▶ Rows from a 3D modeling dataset
>> START
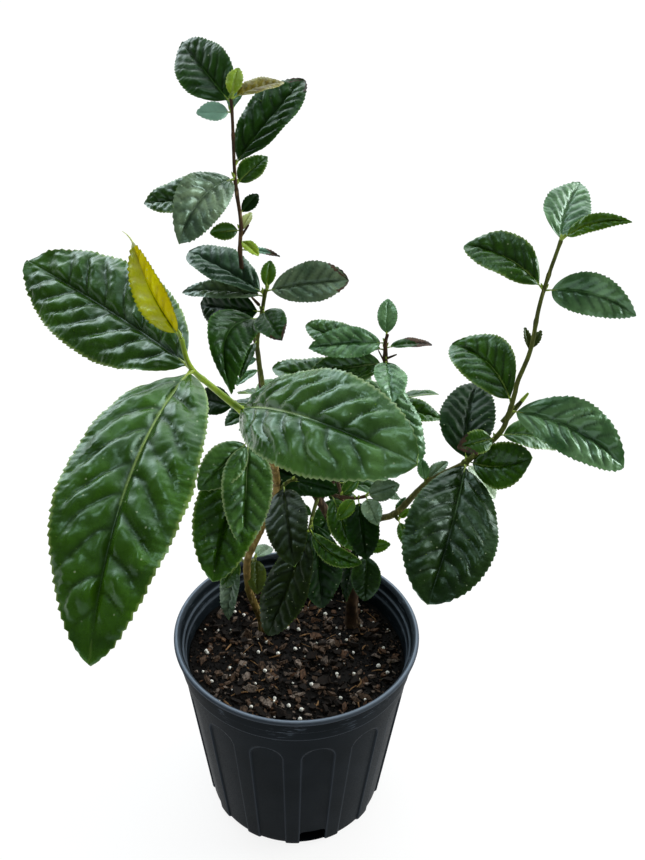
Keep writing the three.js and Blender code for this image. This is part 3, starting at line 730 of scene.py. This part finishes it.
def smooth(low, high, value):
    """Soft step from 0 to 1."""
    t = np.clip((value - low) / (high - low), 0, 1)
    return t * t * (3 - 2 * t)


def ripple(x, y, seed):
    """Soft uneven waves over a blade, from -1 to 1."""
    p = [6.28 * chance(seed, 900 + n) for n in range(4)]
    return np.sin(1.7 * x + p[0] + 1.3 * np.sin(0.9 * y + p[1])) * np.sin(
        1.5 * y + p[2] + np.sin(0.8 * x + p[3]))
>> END
>> START
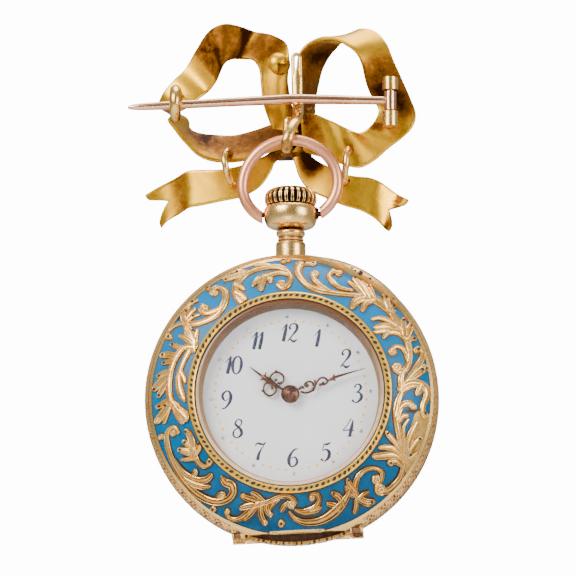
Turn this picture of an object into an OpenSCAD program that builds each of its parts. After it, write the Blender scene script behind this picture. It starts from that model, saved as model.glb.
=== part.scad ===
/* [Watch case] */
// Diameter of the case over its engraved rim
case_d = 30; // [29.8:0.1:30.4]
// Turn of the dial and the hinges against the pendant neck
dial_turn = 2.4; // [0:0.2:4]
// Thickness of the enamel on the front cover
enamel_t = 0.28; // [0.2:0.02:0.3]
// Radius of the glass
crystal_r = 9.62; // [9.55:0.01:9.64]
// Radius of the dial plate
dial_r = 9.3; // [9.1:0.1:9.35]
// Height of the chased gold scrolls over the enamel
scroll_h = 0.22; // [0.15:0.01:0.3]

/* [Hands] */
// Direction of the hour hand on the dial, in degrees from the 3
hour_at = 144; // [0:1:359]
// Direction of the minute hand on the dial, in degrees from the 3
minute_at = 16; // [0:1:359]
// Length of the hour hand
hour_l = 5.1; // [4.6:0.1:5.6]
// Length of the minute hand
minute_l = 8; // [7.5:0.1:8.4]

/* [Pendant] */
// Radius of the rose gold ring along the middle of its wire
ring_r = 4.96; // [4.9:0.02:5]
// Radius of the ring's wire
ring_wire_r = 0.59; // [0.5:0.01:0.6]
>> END
>> START
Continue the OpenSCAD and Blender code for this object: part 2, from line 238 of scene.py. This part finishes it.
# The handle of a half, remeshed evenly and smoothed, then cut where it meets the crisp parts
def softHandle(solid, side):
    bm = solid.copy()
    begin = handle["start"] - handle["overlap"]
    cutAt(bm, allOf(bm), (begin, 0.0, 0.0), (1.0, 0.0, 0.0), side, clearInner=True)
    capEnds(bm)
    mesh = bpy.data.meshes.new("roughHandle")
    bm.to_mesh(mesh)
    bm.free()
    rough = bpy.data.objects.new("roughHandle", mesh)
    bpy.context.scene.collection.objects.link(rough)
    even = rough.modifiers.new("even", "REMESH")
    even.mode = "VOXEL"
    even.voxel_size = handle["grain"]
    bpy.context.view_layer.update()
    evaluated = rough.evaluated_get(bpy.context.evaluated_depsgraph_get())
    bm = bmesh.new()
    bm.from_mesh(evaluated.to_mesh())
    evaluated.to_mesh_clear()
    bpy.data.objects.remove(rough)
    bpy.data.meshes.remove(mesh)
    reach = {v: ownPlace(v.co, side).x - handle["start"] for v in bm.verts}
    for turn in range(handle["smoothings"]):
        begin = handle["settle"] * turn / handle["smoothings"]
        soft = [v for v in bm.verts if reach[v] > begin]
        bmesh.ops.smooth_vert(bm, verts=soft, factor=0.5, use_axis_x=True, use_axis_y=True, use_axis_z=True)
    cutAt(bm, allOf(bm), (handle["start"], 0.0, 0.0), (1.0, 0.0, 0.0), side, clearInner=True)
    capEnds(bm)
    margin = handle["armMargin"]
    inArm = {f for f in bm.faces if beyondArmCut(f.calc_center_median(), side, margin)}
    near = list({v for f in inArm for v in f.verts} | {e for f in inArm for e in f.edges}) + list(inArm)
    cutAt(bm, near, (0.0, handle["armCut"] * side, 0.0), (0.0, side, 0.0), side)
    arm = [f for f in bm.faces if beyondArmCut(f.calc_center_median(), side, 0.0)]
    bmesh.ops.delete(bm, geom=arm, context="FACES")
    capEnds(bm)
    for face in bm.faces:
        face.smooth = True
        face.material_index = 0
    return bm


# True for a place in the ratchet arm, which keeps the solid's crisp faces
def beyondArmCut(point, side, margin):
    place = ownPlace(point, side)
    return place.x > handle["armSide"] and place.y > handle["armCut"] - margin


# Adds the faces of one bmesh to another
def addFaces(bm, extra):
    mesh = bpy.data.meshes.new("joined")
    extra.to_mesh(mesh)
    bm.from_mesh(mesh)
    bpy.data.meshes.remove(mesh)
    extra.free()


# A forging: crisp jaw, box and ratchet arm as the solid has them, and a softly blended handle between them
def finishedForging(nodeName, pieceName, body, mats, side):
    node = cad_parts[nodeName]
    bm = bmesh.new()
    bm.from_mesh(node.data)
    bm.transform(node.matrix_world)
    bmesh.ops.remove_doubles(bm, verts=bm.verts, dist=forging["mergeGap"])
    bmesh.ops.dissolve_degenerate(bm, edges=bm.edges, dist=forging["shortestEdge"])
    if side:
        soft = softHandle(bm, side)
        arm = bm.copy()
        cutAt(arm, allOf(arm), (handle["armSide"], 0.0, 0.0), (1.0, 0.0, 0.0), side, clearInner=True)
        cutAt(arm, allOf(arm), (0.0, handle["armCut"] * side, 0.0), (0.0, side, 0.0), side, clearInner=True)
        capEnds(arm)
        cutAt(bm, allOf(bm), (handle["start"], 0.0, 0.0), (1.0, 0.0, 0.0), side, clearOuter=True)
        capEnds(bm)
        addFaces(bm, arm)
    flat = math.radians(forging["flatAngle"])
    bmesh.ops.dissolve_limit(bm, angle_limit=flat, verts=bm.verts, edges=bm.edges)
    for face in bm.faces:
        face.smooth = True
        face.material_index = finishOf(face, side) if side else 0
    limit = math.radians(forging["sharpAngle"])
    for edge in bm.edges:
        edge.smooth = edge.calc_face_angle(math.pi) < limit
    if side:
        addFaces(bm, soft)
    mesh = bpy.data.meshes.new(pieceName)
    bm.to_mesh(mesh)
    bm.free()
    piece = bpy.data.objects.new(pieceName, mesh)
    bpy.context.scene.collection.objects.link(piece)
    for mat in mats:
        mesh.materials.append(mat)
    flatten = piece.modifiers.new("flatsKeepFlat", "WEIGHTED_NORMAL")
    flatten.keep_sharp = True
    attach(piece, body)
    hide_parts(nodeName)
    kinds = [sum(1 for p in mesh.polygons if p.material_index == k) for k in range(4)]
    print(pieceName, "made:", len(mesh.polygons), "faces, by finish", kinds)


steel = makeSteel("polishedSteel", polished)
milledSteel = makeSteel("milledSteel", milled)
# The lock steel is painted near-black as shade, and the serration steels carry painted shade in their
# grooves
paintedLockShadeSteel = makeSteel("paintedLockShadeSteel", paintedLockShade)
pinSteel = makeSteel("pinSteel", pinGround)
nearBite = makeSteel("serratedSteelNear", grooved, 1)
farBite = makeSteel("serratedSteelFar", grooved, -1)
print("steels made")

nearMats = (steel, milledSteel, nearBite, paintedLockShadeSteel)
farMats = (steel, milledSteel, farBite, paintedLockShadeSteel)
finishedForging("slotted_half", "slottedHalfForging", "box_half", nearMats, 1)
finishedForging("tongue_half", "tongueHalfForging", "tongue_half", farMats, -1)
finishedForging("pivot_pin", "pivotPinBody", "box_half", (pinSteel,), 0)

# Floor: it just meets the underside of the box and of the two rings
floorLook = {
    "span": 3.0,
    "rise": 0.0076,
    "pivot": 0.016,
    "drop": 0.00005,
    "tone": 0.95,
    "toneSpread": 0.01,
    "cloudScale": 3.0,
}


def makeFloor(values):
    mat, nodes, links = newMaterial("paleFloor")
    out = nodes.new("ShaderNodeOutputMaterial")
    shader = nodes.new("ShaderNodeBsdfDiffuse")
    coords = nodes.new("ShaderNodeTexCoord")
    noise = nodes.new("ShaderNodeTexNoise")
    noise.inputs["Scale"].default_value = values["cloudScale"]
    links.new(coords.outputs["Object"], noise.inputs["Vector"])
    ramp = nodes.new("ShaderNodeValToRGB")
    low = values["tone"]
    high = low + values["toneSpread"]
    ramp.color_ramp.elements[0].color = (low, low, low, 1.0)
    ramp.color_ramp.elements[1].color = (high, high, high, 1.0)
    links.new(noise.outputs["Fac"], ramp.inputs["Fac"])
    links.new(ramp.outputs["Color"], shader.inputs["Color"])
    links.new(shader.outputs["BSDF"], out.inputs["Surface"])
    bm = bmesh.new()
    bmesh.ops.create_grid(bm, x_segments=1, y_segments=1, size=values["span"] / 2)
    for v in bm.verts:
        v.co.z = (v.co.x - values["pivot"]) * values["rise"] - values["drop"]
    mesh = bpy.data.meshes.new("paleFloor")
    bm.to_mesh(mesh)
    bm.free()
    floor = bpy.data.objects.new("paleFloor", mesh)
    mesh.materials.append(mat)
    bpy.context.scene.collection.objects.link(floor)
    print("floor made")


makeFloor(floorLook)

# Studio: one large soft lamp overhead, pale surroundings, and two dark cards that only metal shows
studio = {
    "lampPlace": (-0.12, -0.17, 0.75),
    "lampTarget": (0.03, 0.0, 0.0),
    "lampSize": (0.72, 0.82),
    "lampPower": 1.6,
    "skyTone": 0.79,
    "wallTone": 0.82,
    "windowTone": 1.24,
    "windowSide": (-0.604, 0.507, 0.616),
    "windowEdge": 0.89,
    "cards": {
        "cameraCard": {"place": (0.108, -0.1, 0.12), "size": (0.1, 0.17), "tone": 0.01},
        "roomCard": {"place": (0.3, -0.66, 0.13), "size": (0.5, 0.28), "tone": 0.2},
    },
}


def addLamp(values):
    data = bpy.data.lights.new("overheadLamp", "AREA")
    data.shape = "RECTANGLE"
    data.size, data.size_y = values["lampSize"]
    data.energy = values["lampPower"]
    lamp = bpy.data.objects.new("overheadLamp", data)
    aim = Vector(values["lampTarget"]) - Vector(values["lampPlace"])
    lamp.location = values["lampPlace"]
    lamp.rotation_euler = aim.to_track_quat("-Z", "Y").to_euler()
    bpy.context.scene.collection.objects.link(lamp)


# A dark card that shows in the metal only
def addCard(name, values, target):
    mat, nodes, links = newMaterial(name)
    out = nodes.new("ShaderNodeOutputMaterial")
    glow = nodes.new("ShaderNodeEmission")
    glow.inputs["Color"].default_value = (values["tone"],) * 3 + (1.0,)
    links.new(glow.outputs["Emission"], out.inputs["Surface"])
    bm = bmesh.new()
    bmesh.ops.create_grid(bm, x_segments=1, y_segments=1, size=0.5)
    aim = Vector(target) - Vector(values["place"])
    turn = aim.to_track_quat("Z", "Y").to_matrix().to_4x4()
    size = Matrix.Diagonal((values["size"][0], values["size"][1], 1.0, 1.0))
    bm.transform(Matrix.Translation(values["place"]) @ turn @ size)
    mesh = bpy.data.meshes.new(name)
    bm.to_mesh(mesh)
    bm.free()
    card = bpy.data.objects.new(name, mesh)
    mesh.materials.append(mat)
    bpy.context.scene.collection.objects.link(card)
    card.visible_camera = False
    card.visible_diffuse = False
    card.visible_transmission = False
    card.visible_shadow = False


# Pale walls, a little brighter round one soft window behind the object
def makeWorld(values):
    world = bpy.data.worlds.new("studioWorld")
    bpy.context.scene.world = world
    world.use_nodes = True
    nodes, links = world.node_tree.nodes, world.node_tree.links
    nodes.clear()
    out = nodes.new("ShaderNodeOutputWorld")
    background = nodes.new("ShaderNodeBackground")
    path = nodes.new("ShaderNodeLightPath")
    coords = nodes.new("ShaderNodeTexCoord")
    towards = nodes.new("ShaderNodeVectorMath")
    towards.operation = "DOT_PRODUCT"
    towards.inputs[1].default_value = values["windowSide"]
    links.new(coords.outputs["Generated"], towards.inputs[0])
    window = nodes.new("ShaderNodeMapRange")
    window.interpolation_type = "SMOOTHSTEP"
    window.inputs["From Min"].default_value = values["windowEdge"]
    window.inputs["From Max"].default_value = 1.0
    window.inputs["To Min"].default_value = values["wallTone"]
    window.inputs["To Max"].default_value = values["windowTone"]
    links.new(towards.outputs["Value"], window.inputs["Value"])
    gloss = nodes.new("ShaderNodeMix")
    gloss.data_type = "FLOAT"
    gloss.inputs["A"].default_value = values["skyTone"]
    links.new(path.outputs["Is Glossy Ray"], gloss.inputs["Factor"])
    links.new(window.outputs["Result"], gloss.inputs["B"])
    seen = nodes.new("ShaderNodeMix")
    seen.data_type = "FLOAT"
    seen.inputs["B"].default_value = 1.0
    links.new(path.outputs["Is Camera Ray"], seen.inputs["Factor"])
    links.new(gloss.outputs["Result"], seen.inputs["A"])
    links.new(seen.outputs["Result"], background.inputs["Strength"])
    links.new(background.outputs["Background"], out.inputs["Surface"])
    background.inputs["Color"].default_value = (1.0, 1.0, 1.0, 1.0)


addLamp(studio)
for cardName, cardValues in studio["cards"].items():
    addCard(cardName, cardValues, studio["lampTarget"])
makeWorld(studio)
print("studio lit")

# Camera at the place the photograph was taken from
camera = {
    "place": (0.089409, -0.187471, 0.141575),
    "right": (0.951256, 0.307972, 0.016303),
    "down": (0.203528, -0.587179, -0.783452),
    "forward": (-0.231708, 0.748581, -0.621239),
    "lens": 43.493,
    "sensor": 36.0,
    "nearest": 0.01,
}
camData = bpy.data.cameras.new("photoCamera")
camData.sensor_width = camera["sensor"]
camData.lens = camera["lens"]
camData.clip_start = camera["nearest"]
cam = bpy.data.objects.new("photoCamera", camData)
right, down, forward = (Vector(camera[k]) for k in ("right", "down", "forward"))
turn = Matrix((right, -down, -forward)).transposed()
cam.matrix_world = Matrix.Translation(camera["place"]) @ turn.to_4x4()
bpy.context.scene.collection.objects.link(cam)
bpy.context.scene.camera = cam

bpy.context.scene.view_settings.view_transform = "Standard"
>> END
▶ STATED TASK
Return each line with "code".

▶ COMPLETED EXERCISE
Keep writing the three.js and Blender code for this image. This is part 3, starting at line 730 of scene.py. This part finishes it.
Continue the OpenSCAD and Blender code for this object: part 2, from line 238 of scene.py. This part finishes it.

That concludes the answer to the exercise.